• GOAL: Restate, exactly and only, the lines from the first through the line containing "import Module from 'manifold-3d';".

• DATA SHOWN:

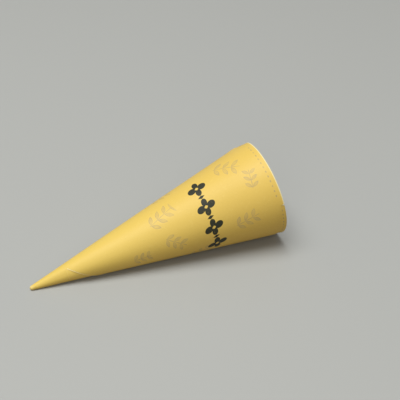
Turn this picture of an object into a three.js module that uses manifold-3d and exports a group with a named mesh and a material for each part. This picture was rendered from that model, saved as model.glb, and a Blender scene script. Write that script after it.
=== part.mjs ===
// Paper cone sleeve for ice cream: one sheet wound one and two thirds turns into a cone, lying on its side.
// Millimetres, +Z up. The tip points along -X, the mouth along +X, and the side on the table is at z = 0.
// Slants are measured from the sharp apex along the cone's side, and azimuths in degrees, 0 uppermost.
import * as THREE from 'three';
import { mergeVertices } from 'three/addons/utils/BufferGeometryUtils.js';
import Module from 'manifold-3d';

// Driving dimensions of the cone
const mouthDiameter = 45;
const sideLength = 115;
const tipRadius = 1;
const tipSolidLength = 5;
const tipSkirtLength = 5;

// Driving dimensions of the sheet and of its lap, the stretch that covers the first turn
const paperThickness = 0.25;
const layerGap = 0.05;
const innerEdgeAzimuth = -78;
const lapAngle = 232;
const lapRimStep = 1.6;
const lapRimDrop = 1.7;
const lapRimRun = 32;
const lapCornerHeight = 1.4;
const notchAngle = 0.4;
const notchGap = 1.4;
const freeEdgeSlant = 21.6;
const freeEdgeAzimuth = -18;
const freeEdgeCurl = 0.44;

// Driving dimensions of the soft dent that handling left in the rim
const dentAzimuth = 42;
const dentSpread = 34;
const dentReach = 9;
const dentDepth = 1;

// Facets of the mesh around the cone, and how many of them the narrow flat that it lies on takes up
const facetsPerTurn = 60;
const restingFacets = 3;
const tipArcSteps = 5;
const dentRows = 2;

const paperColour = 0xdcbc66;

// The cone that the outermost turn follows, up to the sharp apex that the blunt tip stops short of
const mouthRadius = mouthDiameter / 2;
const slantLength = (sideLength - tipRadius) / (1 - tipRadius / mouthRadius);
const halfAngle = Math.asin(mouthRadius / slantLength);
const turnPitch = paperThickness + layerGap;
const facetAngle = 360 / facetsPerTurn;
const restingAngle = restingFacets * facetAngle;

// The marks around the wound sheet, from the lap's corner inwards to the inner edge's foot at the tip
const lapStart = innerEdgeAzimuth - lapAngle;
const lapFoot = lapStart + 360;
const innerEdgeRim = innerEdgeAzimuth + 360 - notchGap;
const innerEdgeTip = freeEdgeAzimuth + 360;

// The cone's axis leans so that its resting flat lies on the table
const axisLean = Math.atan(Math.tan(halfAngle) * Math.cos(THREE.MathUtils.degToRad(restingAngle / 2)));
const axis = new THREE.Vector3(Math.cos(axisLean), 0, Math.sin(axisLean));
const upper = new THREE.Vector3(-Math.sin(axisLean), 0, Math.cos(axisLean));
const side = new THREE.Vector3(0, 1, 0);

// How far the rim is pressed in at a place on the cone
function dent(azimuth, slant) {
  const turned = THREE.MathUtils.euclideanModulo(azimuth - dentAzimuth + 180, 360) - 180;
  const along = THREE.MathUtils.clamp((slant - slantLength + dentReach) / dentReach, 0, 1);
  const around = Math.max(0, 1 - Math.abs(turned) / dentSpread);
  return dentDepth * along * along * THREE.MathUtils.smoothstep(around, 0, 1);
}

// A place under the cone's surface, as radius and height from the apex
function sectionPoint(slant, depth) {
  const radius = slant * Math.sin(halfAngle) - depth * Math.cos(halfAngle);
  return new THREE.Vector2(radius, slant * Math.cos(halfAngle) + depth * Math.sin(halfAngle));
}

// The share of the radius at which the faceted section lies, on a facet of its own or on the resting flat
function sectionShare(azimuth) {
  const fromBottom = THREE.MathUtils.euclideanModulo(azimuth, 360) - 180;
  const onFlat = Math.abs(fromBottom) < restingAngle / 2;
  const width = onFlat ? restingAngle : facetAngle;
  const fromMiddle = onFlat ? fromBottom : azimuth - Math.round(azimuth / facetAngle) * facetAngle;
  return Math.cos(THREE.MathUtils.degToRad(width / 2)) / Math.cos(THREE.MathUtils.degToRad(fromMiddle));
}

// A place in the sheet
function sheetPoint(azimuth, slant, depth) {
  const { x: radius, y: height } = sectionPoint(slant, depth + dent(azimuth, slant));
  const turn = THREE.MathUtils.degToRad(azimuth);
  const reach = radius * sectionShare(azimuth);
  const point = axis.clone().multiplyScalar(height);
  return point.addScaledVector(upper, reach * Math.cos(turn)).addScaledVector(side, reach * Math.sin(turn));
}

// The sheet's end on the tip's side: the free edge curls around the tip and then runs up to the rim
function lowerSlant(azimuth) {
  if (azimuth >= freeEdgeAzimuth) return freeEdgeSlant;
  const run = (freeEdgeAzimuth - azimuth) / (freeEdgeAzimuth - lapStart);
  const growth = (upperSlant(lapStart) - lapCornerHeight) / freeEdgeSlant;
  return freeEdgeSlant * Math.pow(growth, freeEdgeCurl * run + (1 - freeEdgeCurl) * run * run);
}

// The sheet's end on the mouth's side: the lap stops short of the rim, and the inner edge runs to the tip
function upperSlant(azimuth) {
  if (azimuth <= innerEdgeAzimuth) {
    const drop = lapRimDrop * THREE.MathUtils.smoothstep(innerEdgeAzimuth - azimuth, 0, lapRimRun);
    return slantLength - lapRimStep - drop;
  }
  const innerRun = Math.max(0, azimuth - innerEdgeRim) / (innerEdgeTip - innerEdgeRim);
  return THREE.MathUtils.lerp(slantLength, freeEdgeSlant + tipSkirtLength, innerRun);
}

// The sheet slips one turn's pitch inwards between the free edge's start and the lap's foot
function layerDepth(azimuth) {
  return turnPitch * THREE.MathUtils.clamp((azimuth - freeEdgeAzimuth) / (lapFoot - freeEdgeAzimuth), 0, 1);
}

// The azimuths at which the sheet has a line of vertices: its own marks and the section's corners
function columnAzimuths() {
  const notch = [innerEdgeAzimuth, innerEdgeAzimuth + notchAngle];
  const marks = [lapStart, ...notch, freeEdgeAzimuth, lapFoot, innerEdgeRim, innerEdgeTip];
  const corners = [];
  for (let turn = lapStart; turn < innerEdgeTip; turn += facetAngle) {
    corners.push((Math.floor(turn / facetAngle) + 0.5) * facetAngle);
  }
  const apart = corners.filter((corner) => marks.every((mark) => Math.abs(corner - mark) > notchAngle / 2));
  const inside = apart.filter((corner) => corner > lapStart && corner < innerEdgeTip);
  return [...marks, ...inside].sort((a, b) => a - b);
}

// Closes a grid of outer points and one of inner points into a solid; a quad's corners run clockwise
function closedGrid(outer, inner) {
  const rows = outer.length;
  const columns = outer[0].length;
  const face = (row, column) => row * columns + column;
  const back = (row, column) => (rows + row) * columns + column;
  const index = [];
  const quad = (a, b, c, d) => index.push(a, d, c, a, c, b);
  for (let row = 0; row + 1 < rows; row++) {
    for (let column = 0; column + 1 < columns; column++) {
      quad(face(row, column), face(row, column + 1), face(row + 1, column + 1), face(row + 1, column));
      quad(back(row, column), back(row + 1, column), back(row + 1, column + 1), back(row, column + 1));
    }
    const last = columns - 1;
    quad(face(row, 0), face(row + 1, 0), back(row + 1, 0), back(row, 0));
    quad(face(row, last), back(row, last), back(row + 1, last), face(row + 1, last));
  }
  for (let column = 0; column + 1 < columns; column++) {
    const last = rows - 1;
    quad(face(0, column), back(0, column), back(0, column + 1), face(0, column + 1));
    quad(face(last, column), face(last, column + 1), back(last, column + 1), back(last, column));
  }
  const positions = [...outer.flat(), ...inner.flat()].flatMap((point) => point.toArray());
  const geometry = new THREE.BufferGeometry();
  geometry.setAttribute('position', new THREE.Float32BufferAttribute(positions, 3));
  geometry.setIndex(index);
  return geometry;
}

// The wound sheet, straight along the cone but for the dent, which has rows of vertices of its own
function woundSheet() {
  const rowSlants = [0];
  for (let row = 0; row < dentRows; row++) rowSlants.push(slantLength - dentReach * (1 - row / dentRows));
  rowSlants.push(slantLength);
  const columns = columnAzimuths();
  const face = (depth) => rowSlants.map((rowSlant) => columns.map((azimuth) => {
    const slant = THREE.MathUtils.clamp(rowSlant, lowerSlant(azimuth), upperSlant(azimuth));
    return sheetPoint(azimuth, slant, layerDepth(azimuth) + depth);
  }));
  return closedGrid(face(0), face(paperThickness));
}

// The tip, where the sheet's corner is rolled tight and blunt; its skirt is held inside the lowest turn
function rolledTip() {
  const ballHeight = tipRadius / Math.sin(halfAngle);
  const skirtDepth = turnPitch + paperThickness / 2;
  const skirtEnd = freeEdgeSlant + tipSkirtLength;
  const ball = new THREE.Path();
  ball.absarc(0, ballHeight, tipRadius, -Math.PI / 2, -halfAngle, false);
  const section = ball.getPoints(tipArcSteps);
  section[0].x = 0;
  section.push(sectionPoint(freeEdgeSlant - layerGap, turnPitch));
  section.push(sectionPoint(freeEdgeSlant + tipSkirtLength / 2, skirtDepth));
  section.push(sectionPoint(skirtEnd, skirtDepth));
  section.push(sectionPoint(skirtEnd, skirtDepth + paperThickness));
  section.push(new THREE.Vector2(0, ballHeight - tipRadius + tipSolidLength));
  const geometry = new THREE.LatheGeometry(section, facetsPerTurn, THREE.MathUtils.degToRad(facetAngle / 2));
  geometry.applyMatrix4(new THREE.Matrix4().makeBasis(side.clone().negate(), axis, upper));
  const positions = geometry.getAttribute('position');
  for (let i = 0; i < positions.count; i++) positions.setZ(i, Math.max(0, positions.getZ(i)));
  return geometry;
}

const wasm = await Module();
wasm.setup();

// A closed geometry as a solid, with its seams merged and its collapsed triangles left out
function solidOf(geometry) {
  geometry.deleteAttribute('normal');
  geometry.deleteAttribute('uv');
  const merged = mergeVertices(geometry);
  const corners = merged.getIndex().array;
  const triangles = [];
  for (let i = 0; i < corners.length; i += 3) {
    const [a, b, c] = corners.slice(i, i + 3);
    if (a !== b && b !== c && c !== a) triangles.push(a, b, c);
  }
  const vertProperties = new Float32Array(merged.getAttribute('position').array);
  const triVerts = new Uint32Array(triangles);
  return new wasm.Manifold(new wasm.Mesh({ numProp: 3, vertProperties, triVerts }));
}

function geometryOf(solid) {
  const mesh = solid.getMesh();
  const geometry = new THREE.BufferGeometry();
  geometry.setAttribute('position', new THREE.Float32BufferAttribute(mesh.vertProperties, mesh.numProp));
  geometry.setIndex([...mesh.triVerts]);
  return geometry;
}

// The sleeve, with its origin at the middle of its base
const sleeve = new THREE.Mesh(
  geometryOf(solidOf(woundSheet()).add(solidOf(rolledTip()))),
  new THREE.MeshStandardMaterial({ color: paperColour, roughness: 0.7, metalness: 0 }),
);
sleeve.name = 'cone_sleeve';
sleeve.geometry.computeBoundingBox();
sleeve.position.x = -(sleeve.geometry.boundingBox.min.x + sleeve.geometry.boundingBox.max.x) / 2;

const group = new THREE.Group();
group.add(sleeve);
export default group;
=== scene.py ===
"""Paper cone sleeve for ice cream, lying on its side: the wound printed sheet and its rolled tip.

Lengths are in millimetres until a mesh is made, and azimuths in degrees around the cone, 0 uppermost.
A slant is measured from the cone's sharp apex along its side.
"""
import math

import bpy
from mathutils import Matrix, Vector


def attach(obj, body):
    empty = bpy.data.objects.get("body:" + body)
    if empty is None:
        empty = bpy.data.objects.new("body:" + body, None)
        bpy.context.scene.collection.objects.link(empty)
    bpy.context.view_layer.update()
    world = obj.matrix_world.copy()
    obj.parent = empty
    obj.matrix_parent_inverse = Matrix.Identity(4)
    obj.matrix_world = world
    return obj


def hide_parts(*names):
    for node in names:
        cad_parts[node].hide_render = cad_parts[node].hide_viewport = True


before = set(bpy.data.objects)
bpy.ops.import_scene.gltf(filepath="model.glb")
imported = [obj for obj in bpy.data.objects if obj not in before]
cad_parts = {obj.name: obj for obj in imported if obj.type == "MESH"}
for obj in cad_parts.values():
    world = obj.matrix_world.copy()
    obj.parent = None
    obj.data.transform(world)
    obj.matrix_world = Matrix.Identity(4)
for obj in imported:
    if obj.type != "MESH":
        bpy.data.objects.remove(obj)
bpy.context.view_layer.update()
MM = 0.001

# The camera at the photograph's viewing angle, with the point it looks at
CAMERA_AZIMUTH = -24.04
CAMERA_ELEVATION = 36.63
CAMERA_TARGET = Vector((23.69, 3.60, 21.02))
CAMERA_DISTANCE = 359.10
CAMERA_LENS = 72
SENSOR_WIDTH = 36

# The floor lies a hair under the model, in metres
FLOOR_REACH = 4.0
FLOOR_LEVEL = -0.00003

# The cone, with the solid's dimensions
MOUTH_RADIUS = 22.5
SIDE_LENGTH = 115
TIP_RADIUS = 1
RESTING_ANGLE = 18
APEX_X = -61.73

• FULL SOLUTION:
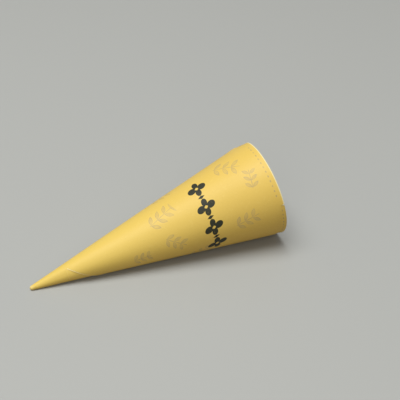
Turn this picture of an object into a three.js module that uses manifold-3d and exports a group with a named mesh and a material for each part. This picture was rendered from that model, saved as model.glb, and a Blender scene script. Write that script after it.
=== part.mjs ===
// Paper cone sleeve for ice cream: one sheet wound one and two thirds turns into a cone, lying on its side.
// Millimetres, +Z up. The tip points along -X, the mouth along +X, and the side on the table is at z = 0.
// Slants are measured from the sharp apex along the cone's side, and azimuths in degrees, 0 uppermost.
import * as THREE from 'three';
import { mergeVertices } from 'three/addons/utils/BufferGeometryUtils.js';
import Module from 'manifold-3d';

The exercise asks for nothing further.